▶ _Set exercise_
Write out all of the lines below, exactly and completely.

(3D code data)
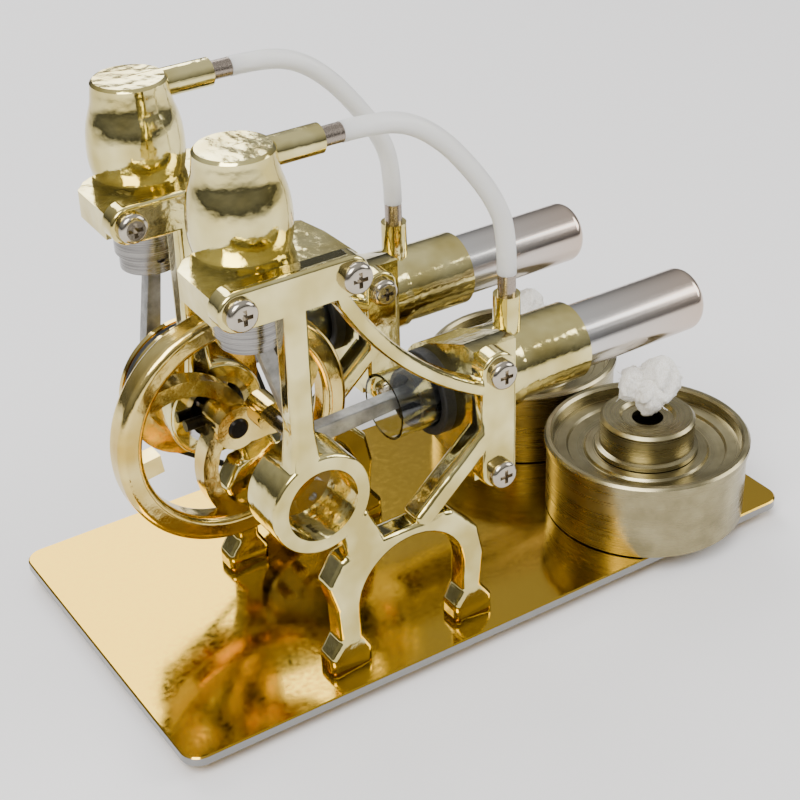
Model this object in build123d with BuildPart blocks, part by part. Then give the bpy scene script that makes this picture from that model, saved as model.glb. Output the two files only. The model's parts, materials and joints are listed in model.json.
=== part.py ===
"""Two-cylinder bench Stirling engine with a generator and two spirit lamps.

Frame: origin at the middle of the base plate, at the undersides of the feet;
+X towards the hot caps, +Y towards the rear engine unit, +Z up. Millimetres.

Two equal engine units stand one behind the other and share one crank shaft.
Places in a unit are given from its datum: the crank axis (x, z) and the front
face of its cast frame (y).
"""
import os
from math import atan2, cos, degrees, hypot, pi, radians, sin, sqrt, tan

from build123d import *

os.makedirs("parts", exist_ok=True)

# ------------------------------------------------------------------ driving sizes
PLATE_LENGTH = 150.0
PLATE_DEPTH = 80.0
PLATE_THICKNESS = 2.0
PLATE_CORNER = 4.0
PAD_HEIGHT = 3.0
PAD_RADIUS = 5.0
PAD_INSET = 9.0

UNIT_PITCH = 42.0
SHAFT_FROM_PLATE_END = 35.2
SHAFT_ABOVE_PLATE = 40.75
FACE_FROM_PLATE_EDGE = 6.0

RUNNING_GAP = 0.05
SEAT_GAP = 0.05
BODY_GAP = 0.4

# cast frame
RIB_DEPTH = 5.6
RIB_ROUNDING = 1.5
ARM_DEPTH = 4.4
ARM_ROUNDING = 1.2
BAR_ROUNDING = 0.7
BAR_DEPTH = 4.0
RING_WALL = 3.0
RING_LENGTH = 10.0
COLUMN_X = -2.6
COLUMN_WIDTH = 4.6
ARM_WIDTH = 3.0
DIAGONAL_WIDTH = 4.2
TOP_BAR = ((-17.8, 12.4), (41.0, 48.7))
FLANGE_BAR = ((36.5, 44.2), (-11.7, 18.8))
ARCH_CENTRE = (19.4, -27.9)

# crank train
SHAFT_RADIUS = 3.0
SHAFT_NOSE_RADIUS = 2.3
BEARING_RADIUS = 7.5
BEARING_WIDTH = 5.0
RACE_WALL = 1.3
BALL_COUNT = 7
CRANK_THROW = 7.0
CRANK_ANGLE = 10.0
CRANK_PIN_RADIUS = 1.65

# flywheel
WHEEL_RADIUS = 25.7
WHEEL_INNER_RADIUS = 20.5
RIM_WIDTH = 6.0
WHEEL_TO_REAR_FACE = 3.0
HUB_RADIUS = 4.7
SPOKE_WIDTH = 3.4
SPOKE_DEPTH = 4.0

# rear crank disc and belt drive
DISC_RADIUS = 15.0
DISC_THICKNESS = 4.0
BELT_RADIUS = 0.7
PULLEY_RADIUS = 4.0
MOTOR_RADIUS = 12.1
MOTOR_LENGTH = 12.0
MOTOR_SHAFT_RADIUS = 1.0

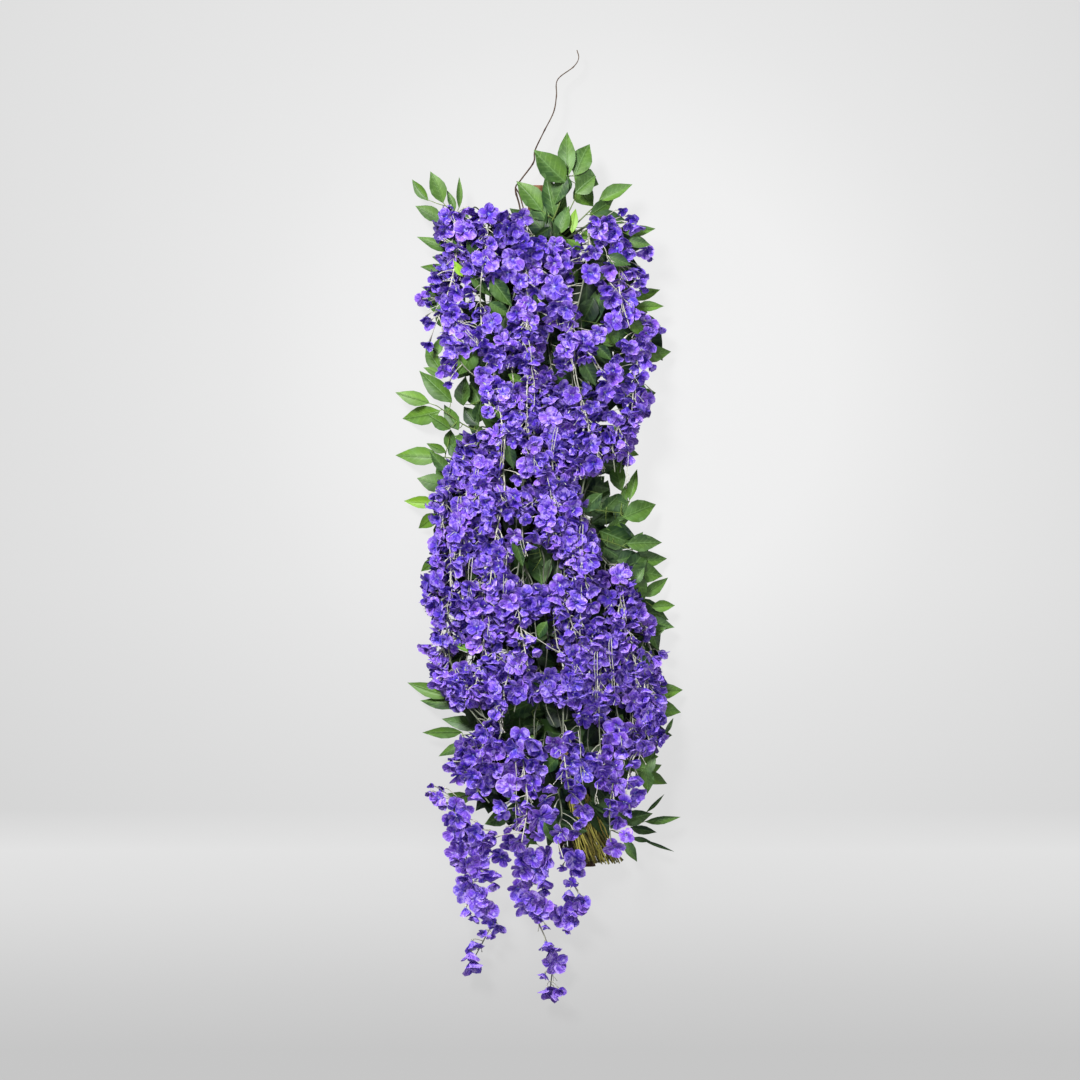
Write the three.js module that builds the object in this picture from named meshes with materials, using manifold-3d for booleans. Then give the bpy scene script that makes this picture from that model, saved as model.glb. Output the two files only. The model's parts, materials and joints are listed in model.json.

▶ _Expected answer_
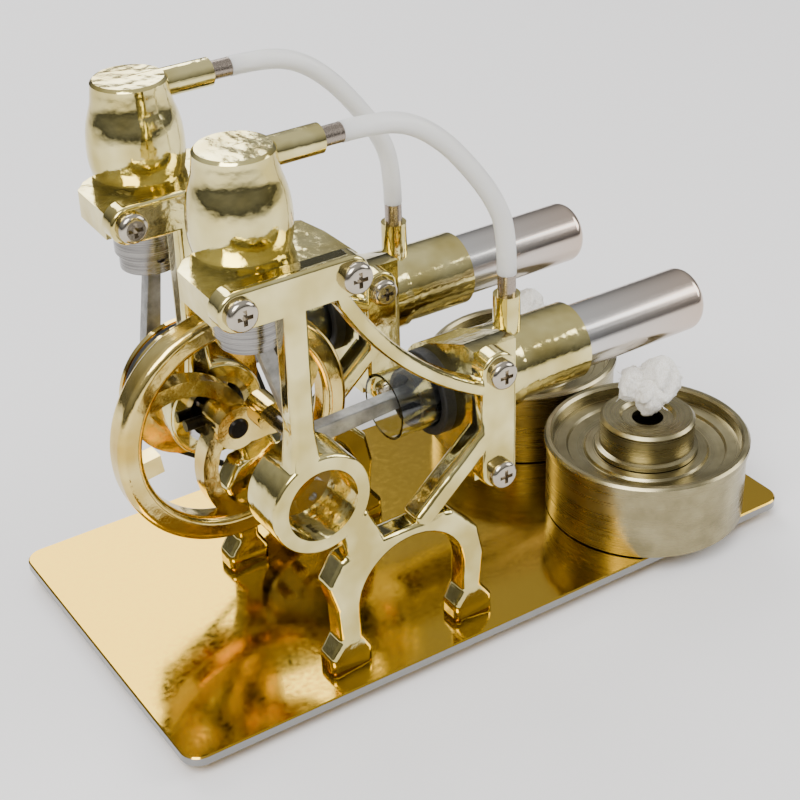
Model this object in build123d with BuildPart blocks, part by part. Then give the bpy scene script that makes this picture from that model, saved as model.glb. Output the two files only. The model's parts, materials and joints are listed in model.json.
=== part.py ===
"""Two-cylinder bench Stirling engine with a generator and two spirit lamps.

Frame: origin at the middle of the base plate, at the undersides of the feet;
+X towards the hot caps, +Y towards the rear engine unit, +Z up. Millimetres.

Two equal engine units stand one behind the other and share one crank shaft.
Places in a unit are given from its datum: the crank axis (x, z) and the front
face of its cast frame (y).
"""
import os
from math import atan2, cos, degrees, hypot, pi, radians, sin, sqrt, tan

from build123d import *

os.makedirs("parts", exist_ok=True)

# ------------------------------------------------------------------ driving sizes
PLATE_LENGTH = 150.0
PLATE_DEPTH = 80.0
PLATE_THICKNESS = 2.0
PLATE_CORNER = 4.0
PAD_HEIGHT = 3.0
PAD_RADIUS = 5.0
PAD_INSET = 9.0

UNIT_PITCH = 42.0
SHAFT_FROM_PLATE_END = 35.2
SHAFT_ABOVE_PLATE = 40.75
FACE_FROM_PLATE_EDGE = 6.0

RUNNING_GAP = 0.05
SEAT_GAP = 0.05
BODY_GAP = 0.4

# cast frame
RIB_DEPTH = 5.6
RIB_ROUNDING = 1.5
ARM_DEPTH = 4.4
ARM_ROUNDING = 1.2
BAR_ROUNDING = 0.7
BAR_DEPTH = 4.0
RING_WALL = 3.0
RING_LENGTH = 10.0
COLUMN_X = -2.6
COLUMN_WIDTH = 4.6
ARM_WIDTH = 3.0
DIAGONAL_WIDTH = 4.2
TOP_BAR = ((-17.8, 12.4), (41.0, 48.7))
FLANGE_BAR = ((36.5, 44.2), (-11.7, 18.8))
ARCH_CENTRE = (19.4, -27.9)

# crank train
SHAFT_RADIUS = 3.0
SHAFT_NOSE_RADIUS = 2.3
BEARING_RADIUS = 7.5
BEARING_WIDTH = 5.0
RACE_WALL = 1.3
BALL_COUNT = 7
CRANK_THROW = 7.0
CRANK_ANGLE = 10.0
CRANK_PIN_RADIUS = 1.65

# flywheel
WHEEL_RADIUS = 25.7
WHEEL_INNER_RADIUS = 20.5
RIM_WIDTH = 6.0
WHEEL_TO_REAR_FACE = 3.0
HUB_RADIUS = 4.7
SPOKE_WIDTH = 3.4
SPOKE_DEPTH = 4.0

# rear crank disc and belt drive
DISC_RADIUS = 15.0
DISC_THICKNESS = 4.0
BELT_RADIUS = 0.7
PULLEY_RADIUS = 4.0
MOTOR_RADIUS = 12.1
MOTOR_LENGTH = 12.0
MOTOR_SHAFT_RADIUS = 1.0

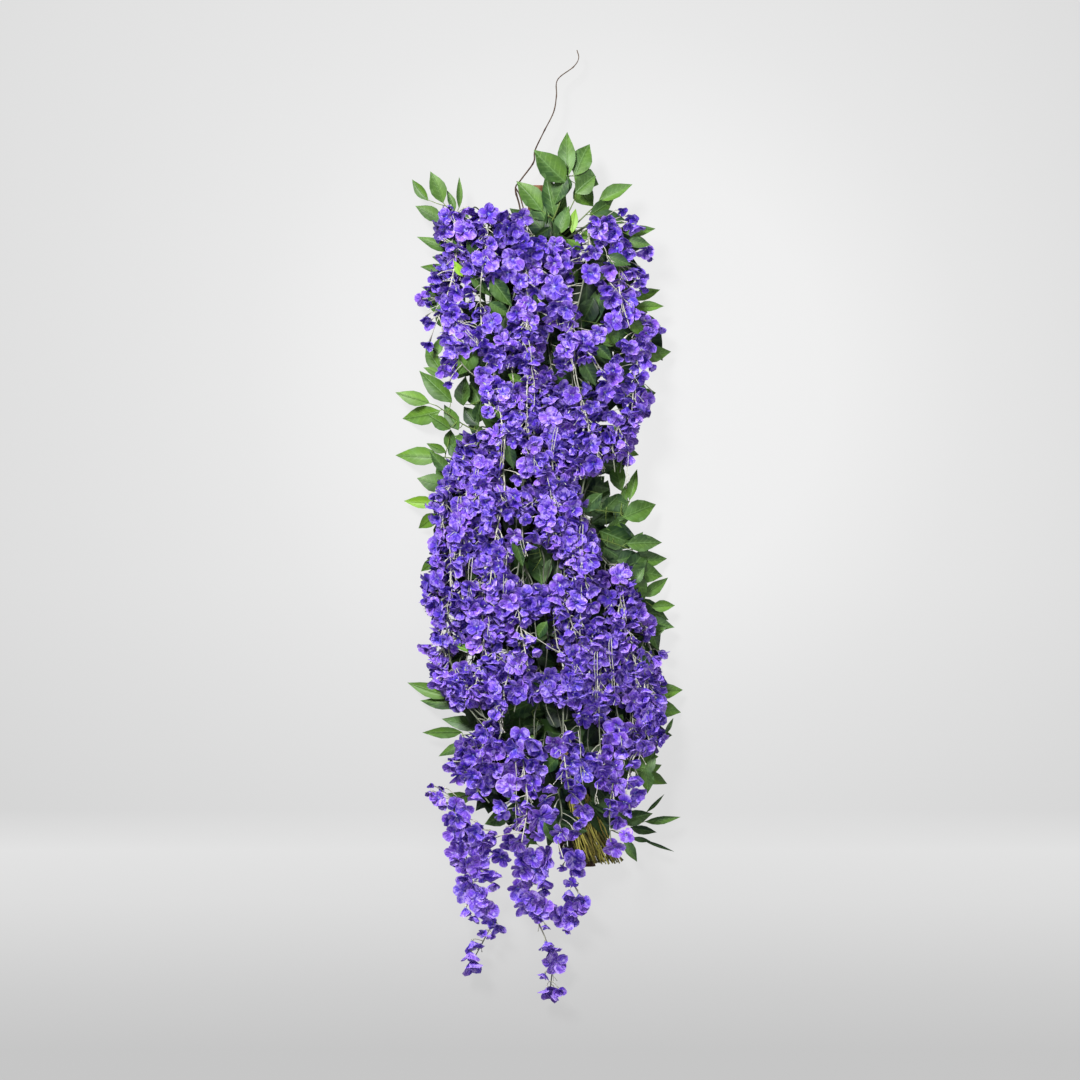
Write the three.js module that builds the object in this picture from named meshes with materials, using manifold-3d for booleans. Then give the bpy scene script that makes this picture from that model, saved as model.glb. Output the two files only. The model's parts, materials and joints are listed in model.json.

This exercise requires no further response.